■ **SHORT TASK**:
Please copy all the lines that follow, word for word.

----------

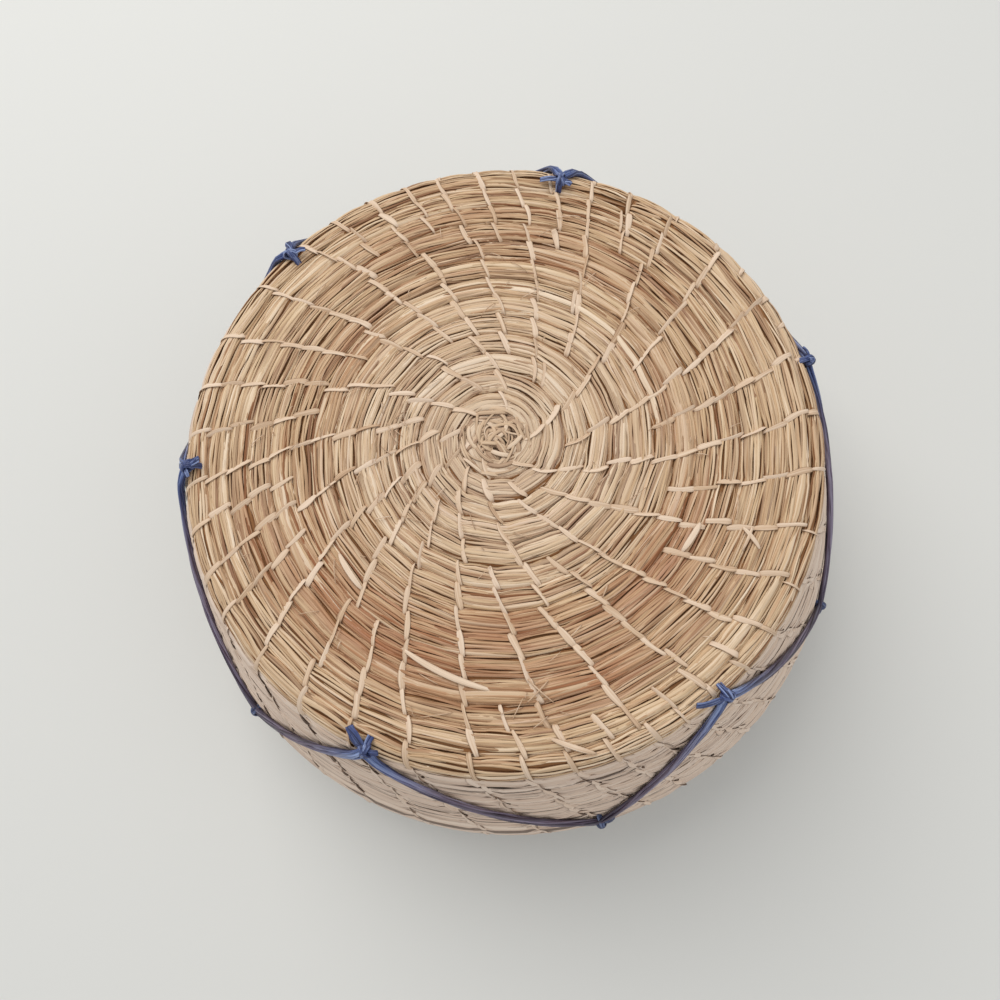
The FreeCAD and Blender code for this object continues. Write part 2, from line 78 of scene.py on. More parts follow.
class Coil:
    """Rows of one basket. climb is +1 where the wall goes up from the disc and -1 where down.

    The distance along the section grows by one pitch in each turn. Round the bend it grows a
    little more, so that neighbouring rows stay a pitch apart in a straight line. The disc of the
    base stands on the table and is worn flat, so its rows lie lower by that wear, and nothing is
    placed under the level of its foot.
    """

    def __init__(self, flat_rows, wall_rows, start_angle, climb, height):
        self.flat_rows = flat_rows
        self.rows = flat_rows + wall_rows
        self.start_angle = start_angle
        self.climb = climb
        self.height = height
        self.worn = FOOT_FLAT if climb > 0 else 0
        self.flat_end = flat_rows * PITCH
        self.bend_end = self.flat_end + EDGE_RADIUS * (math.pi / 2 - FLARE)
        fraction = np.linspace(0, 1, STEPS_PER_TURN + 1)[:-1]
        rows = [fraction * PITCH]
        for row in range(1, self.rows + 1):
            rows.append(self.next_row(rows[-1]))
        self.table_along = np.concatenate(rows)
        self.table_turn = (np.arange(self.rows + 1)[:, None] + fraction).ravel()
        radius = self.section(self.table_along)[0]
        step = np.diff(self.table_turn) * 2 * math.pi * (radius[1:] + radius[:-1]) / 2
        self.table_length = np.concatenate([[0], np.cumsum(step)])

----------

■ **IN RESPONSE**:
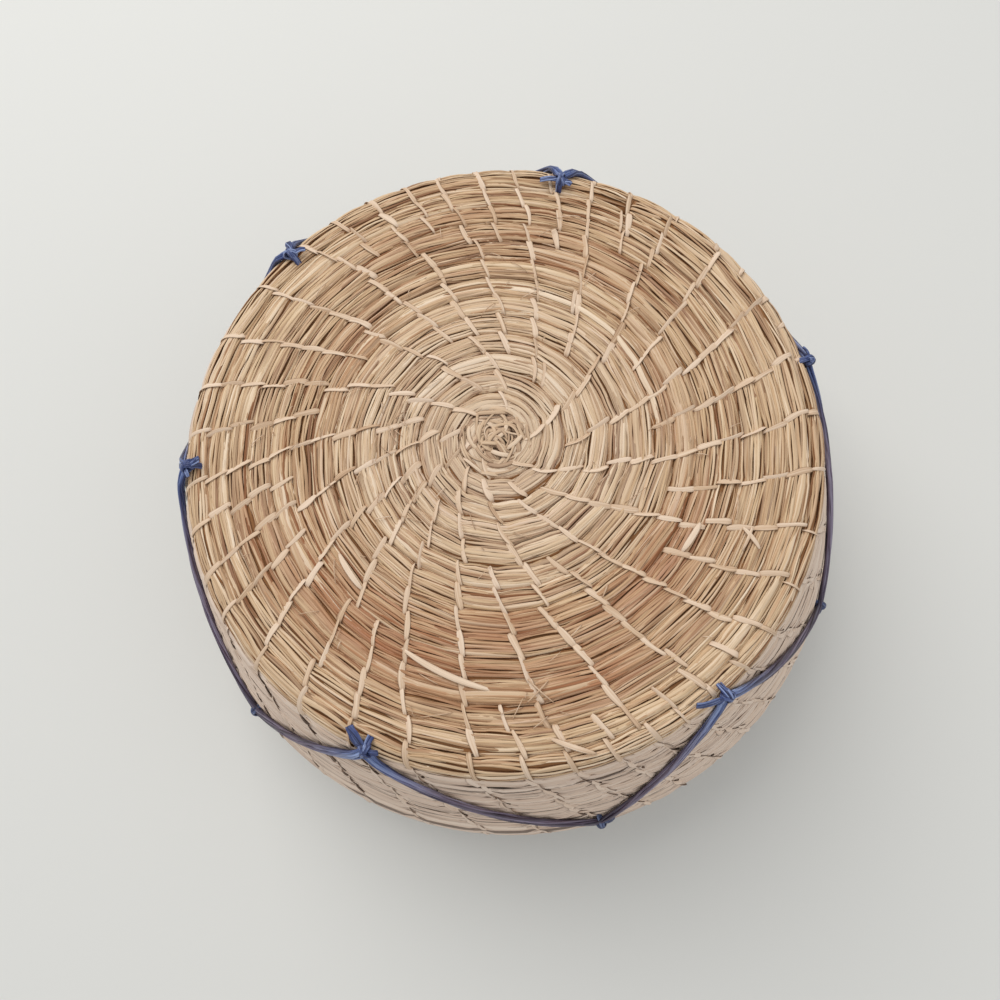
The FreeCAD and Blender code for this object continues. Write part 2, from line 78 of scene.py on. More parts follow.
class Coil:
    """Rows of one basket. climb is +1 where the wall goes up from the disc and -1 where down.

    The distance along the section grows by one pitch in each turn. Round the bend it grows a
    little more, so that neighbouring rows stay a pitch apart in a straight line. The disc of the
    base stands on the table and is worn flat, so its rows lie lower by that wear, and nothing is
    placed under the level of its foot.
    """

    def __init__(self, flat_rows, wall_rows, start_angle, climb, height):
        self.flat_rows = flat_rows
        self.rows = flat_rows + wall_rows
        self.start_angle = start_angle
        self.climb = climb
        self.height = height
        self.worn = FOOT_FLAT if climb > 0 else 0
        self.flat_end = flat_rows * PITCH
        self.bend_end = self.flat_end + EDGE_RADIUS * (math.pi / 2 - FLARE)
        fraction = np.linspace(0, 1, STEPS_PER_TURN + 1)[:-1]
        rows = [fraction * PITCH]
        for row in range(1, self.rows + 1):
            rows.append(self.next_row(rows[-1]))
        self.table_along = np.concatenate(rows)
        self.table_turn = (np.arange(self.rows + 1)[:, None] + fraction).ravel()
        radius = self.section(self.table_along)[0]
        step = np.diff(self.table_turn) * 2 * math.pi * (radius[1:] + radius[:-1]) / 2
        self.table_length = np.concatenate([[0], np.cumsum(step)])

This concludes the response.